### YOUR GOAL
Copy each line of the listing below exactly.

### SOURCE DATA
* * * *
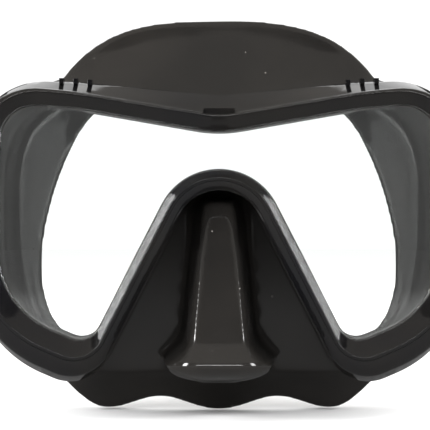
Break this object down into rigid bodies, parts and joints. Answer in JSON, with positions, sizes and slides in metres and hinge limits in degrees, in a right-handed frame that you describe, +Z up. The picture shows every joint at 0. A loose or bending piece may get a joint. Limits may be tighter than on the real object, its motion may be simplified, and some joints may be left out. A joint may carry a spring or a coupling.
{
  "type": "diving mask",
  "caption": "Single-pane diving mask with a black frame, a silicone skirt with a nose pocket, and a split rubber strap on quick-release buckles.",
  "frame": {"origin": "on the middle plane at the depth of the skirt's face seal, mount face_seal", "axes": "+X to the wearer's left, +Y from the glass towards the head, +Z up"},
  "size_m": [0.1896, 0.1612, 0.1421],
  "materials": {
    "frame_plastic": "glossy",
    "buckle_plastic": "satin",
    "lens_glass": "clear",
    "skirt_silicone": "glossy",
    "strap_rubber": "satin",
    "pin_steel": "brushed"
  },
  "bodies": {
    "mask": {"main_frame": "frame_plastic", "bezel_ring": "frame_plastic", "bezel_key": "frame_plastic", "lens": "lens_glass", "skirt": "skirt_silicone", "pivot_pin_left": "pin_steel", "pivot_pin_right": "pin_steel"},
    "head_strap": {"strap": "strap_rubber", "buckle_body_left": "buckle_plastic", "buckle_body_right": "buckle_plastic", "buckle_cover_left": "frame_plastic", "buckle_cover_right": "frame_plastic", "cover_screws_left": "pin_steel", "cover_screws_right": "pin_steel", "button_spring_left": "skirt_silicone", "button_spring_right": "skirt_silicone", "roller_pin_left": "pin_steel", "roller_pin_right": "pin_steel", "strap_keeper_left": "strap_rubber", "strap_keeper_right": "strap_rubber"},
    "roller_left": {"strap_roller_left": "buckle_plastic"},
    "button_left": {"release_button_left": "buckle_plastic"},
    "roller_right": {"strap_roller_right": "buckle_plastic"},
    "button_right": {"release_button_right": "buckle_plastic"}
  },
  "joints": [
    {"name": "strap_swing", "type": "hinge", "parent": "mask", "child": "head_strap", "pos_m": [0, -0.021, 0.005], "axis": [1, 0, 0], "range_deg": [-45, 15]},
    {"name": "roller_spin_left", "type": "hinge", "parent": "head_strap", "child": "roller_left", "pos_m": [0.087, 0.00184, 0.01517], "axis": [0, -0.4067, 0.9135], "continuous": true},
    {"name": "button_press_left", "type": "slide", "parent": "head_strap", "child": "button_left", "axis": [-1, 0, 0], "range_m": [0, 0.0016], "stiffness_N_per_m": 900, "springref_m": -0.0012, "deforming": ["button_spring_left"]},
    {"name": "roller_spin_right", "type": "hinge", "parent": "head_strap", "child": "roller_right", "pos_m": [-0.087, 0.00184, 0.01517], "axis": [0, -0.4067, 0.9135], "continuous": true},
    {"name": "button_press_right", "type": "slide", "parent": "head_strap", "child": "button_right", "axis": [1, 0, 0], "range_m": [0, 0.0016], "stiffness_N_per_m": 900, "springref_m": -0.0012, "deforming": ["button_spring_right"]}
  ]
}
* * * *
### TASK SOLUTION
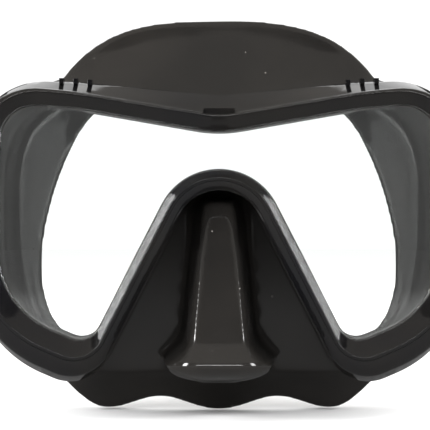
Break this object down into rigid bodies, parts and joints. Answer in JSON, with positions, sizes and slides in metres and hinge limits in degrees, in a right-handed frame that you describe, +Z up. The picture shows every joint at 0. A loose or bending piece may get a joint. Limits may be tighter than on the real object, its motion may be simplified, and some joints may be left out. A joint may carry a spring or a coupling.
{
  "type": "diving mask",
  "caption": "Single-pane diving mask with a black frame, a silicone skirt with a nose pocket, and a split rubber strap on quick-release buckles.",
  "frame": {"origin": "on the middle plane at the depth of the skirt's face seal, mount face_seal", "axes": "+X to the wearer's left, +Y from the glass towards the head, +Z up"},
  "size_m": [0.1896, 0.1612, 0.1421],
  "materials": {
    "frame_plastic": "glossy",
    "buckle_plastic": "satin",
    "lens_glass": "clear",
    "skirt_silicone": "glossy",
    "strap_rubber": "satin",
    "pin_steel": "brushed"
  },
  "bodies": {
    "mask": {"main_frame": "frame_plastic", "bezel_ring": "frame_plastic", "bezel_key": "frame_plastic", "lens": "lens_glass", "skirt": "skirt_silicone", "pivot_pin_left": "pin_steel", "pivot_pin_right": "pin_steel"},
    "head_strap": {"strap": "strap_rubber", "buckle_body_left": "buckle_plastic", "buckle_body_right": "buckle_plastic", "buckle_cover_left": "frame_plastic", "buckle_cover_right": "frame_plastic", "cover_screws_left": "pin_steel", "cover_screws_right": "pin_steel", "button_spring_left": "skirt_silicone", "button_spring_right": "skirt_silicone", "roller_pin_left": "pin_steel", "roller_pin_right": "pin_steel", "strap_keeper_left": "strap_rubber", "strap_keeper_right": "strap_rubber"},
    "roller_left": {"strap_roller_left": "buckle_plastic"},
    "button_left": {"release_button_left": "buckle_plastic"},
    "roller_right": {"strap_roller_right": "buckle_plastic"},
    "button_right": {"release_button_right": "buckle_plastic"}
  },
  "joints": [
    {"name": "strap_swing", "type": "hinge", "parent": "mask", "child": "head_strap", "pos_m": [0, -0.021, 0.005], "axis": [1, 0, 0], "range_deg": [-45, 15]},
    {"name": "roller_spin_left", "type": "hinge", "parent": "head_strap", "child": "roller_left", "pos_m": [0.087, 0.00184, 0.01517], "axis": [0, -0.4067, 0.9135], "continuous": true},
    {"name": "button_press_left", "type": "slide", "parent": "head_strap", "child": "button_left", "axis": [-1, 0, 0], "range_m": [0, 0.0016], "stiffness_N_per_m": 900, "springref_m": -0.0012, "deforming": ["button_spring_left"]},
    {"name": "roller_spin_right", "type": "hinge", "parent": "head_strap", "child": "roller_right", "pos_m": [-0.087, 0.00184, 0.01517], "axis": [0, -0.4067, 0.9135], "continuous": true},
    {"name": "button_press_right", "type": "slide", "parent": "head_strap", "child": "button_right", "axis": [1, 0, 0], "range_m": [0, 0.0016], "stiffness_N_per_m": 900, "springref_m": -0.0012, "deforming": ["button_spring_right"]}
  ]
}